__Given material__:
## BEGIN
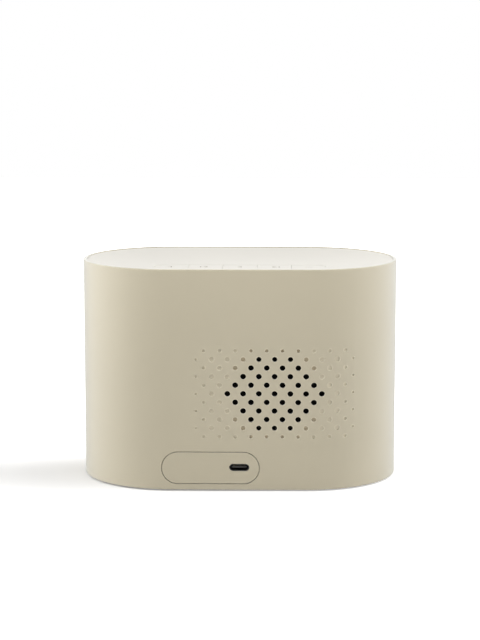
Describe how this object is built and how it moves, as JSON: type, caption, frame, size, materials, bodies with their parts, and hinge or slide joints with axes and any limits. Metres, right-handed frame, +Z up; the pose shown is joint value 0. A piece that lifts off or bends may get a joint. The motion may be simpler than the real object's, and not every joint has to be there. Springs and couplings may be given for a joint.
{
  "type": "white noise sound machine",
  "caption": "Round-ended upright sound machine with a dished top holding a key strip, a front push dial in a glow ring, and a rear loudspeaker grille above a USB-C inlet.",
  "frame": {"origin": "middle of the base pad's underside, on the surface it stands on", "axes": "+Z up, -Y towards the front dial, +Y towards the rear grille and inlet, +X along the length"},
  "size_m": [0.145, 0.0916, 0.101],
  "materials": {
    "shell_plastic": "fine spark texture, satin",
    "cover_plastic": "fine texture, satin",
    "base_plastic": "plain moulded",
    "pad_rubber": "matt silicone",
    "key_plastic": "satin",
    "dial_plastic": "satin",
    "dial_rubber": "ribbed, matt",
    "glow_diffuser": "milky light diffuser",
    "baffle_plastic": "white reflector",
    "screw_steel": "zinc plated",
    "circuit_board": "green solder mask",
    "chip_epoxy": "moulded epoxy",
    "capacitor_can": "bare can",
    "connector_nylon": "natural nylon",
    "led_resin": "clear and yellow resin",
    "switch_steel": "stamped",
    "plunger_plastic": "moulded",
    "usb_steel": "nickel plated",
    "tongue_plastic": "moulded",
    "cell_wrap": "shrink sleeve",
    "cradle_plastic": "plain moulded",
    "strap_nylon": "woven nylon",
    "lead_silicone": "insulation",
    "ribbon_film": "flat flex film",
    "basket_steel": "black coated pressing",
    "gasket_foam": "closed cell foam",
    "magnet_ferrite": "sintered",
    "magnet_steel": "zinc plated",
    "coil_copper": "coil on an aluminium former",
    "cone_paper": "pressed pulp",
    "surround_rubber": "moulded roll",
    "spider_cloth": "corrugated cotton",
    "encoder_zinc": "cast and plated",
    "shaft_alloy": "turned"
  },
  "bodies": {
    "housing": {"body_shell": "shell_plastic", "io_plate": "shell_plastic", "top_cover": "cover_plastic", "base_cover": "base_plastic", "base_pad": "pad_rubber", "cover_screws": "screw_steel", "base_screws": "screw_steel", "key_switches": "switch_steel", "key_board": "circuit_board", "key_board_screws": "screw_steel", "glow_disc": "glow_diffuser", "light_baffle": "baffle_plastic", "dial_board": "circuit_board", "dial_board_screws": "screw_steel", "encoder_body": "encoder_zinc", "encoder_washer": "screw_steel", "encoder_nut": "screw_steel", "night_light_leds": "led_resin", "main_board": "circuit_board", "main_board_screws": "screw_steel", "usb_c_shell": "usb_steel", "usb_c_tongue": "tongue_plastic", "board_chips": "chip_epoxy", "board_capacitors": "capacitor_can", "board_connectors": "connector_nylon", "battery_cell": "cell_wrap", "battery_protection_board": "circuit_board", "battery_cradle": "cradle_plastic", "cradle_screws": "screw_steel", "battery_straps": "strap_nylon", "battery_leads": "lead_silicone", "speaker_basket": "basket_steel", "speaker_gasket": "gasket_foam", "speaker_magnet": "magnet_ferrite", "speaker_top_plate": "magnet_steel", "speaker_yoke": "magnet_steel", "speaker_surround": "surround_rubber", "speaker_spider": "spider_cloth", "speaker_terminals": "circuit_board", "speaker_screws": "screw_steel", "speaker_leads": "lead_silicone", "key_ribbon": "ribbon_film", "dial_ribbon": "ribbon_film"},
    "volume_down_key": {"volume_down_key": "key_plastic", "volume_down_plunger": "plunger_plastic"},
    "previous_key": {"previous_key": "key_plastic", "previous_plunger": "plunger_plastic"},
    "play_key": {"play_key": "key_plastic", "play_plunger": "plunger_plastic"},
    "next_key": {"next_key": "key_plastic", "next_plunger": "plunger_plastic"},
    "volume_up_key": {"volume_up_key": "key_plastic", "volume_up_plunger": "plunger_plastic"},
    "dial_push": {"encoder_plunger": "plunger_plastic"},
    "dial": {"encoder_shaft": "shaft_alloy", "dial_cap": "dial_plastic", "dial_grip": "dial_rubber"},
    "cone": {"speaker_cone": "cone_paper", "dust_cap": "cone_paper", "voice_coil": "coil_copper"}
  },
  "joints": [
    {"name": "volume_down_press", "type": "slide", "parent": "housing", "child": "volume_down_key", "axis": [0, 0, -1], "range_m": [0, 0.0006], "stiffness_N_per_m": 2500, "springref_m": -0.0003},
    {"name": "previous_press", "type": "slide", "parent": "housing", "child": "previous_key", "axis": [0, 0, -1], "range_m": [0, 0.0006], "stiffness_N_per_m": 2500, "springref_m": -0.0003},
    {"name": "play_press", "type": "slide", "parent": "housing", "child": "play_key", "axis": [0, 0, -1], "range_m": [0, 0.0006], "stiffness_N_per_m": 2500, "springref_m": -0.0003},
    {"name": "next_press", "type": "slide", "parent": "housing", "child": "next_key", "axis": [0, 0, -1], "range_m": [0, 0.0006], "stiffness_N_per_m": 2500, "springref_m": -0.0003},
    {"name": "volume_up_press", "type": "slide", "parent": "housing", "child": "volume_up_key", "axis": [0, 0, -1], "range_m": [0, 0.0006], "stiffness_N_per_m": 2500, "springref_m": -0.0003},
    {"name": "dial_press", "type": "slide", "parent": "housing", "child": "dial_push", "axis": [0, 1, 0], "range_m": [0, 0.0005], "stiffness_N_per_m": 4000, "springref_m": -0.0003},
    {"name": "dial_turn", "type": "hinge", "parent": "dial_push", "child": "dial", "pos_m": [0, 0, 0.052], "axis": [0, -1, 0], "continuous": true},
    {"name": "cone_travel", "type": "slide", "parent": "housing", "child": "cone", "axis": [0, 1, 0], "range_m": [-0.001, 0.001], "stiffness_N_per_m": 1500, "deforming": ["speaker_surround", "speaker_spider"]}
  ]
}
## END
__Task description__:
Without leaving anything out, quote all the data.

__Solved problem__:
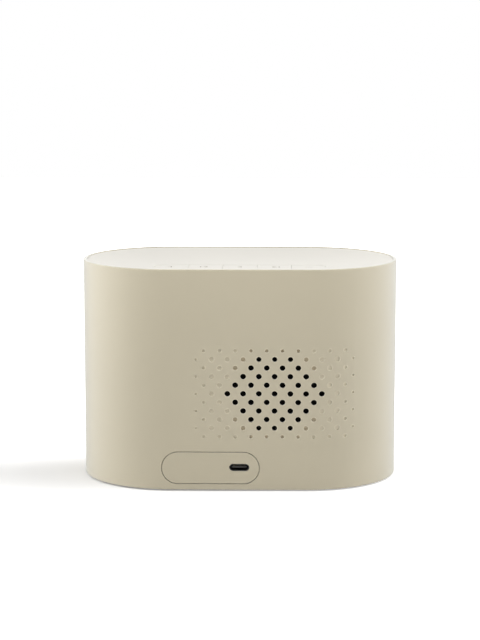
Describe how this object is built and how it moves, as JSON: type, caption, frame, size, materials, bodies with their parts, and hinge or slide joints with axes and any limits. Metres, right-handed frame, +Z up; the pose shown is joint value 0. A piece that lifts off or bends may get a joint. The motion may be simpler than the real object's, and not every joint has to be there. Springs and couplings may be given for a joint.
{
  "type": "white noise sound machine",
  "caption": "Round-ended upright sound machine with a dished top holding a key strip, a front push dial in a glow ring, and a rear loudspeaker grille above a USB-C inlet.",
  "frame": {"origin": "middle of the base pad's underside, on the surface it stands on", "axes": "+Z up, -Y towards the front dial, +Y towards the rear grille and inlet, +X along the length"},
  "size_m": [0.145, 0.0916, 0.101],
  "materials": {
    "shell_plastic": "fine spark texture, satin",
    "cover_plastic": "fine texture, satin",
    "base_plastic": "plain moulded",
    "pad_rubber": "matt silicone",
    "key_plastic": "satin",
    "dial_plastic": "satin",
    "dial_rubber": "ribbed, matt",
    "glow_diffuser": "milky light diffuser",
    "baffle_plastic": "white reflector",
    "screw_steel": "zinc plated",
    "circuit_board": "green solder mask",
    "chip_epoxy": "moulded epoxy",
    "capacitor_can": "bare can",
    "connector_nylon": "natural nylon",
    "led_resin": "clear and yellow resin",
    "switch_steel": "stamped",
    "plunger_plastic": "moulded",
    "usb_steel": "nickel plated",
    "tongue_plastic": "moulded",
    "cell_wrap": "shrink sleeve",
    "cradle_plastic": "plain moulded",
    "strap_nylon": "woven nylon",
    "lead_silicone": "insulation",
    "ribbon_film": "flat flex film",
    "basket_steel": "black coated pressing",
    "gasket_foam": "closed cell foam",
    "magnet_ferrite": "sintered",
    "magnet_steel": "zinc plated",
    "coil_copper": "coil on an aluminium former",
    "cone_paper": "pressed pulp",
    "surround_rubber": "moulded roll",
    "spider_cloth": "corrugated cotton",
    "encoder_zinc": "cast and plated",
    "shaft_alloy": "turned"
  },
  "bodies": {
    "housing": {"body_shell": "shell_plastic", "io_plate": "shell_plastic", "top_cover": "cover_plastic", "base_cover": "base_plastic", "base_pad": "pad_rubber", "cover_screws": "screw_steel", "base_screws": "screw_steel", "key_switches": "switch_steel", "key_board": "circuit_board", "key_board_screws": "screw_steel", "glow_disc": "glow_diffuser", "light_baffle": "baffle_plastic", "dial_board": "circuit_board", "dial_board_screws": "screw_steel", "encoder_body": "encoder_zinc", "encoder_washer": "screw_steel", "encoder_nut": "screw_steel", "night_light_leds": "led_resin", "main_board": "circuit_board", "main_board_screws": "screw_steel", "usb_c_shell": "usb_steel", "usb_c_tongue": "tongue_plastic", "board_chips": "chip_epoxy", "board_capacitors": "capacitor_can", "board_connectors": "connector_nylon", "battery_cell": "cell_wrap", "battery_protection_board": "circuit_board", "battery_cradle": "cradle_plastic", "cradle_screws": "screw_steel", "battery_straps": "strap_nylon", "battery_leads": "lead_silicone", "speaker_basket": "basket_steel", "speaker_gasket": "gasket_foam", "speaker_magnet": "magnet_ferrite", "speaker_top_plate": "magnet_steel", "speaker_yoke": "magnet_steel", "speaker_surround": "surround_rubber", "speaker_spider": "spider_cloth", "speaker_terminals": "circuit_board", "speaker_screws": "screw_steel", "speaker_leads": "lead_silicone", "key_ribbon": "ribbon_film", "dial_ribbon": "ribbon_film"},
    "volume_down_key": {"volume_down_key": "key_plastic", "volume_down_plunger": "plunger_plastic"},
    "previous_key": {"previous_key": "key_plastic", "previous_plunger": "plunger_plastic"},
    "play_key": {"play_key": "key_plastic", "play_plunger": "plunger_plastic"},
    "next_key": {"next_key": "key_plastic", "next_plunger": "plunger_plastic"},
    "volume_up_key": {"volume_up_key": "key_plastic", "volume_up_plunger": "plunger_plastic"},
    "dial_push": {"encoder_plunger": "plunger_plastic"},
    "dial": {"encoder_shaft": "shaft_alloy", "dial_cap": "dial_plastic", "dial_grip": "dial_rubber"},
    "cone": {"speaker_cone": "cone_paper", "dust_cap": "cone_paper", "voice_coil": "coil_copper"}
  },
  "joints": [
    {"name": "volume_down_press", "type": "slide", "parent": "housing", "child": "volume_down_key", "axis": [0, 0, -1], "range_m": [0, 0.0006], "stiffness_N_per_m": 2500, "springref_m": -0.0003},
    {"name": "previous_press", "type": "slide", "parent": "housing", "child": "previous_key", "axis": [0, 0, -1], "range_m": [0, 0.0006], "stiffness_N_per_m": 2500, "springref_m": -0.0003},
    {"name": "play_press", "type": "slide", "parent": "housing", "child": "play_key", "axis": [0, 0, -1], "range_m": [0, 0.0006], "stiffness_N_per_m": 2500, "springref_m": -0.0003},
    {"name": "next_press", "type": "slide", "parent": "housing", "child": "next_key", "axis": [0, 0, -1], "range_m": [0, 0.0006], "stiffness_N_per_m": 2500, "springref_m": -0.0003},
    {"name": "volume_up_press", "type": "slide", "parent": "housing", "child": "volume_up_key", "axis": [0, 0, -1], "range_m": [0, 0.0006], "stiffness_N_per_m": 2500, "springref_m": -0.0003},
    {"name": "dial_press", "type": "slide", "parent": "housing", "child": "dial_push", "axis": [0, 1, 0], "range_m": [0, 0.0005], "stiffness_N_per_m": 4000, "springref_m": -0.0003},
    {"name": "dial_turn", "type": "hinge", "parent": "dial_push", "child": "dial", "pos_m": [0, 0, 0.052], "axis": [0, -1, 0], "continuous": true},
    {"name": "cone_travel", "type": "slide", "parent": "housing", "child": "cone", "axis": [0, 1, 0], "range_m": [-0.001, 0.001], "stiffness_N_per_m": 1500, "deforming": ["speaker_surround", "speaker_spider"]}
  ]
}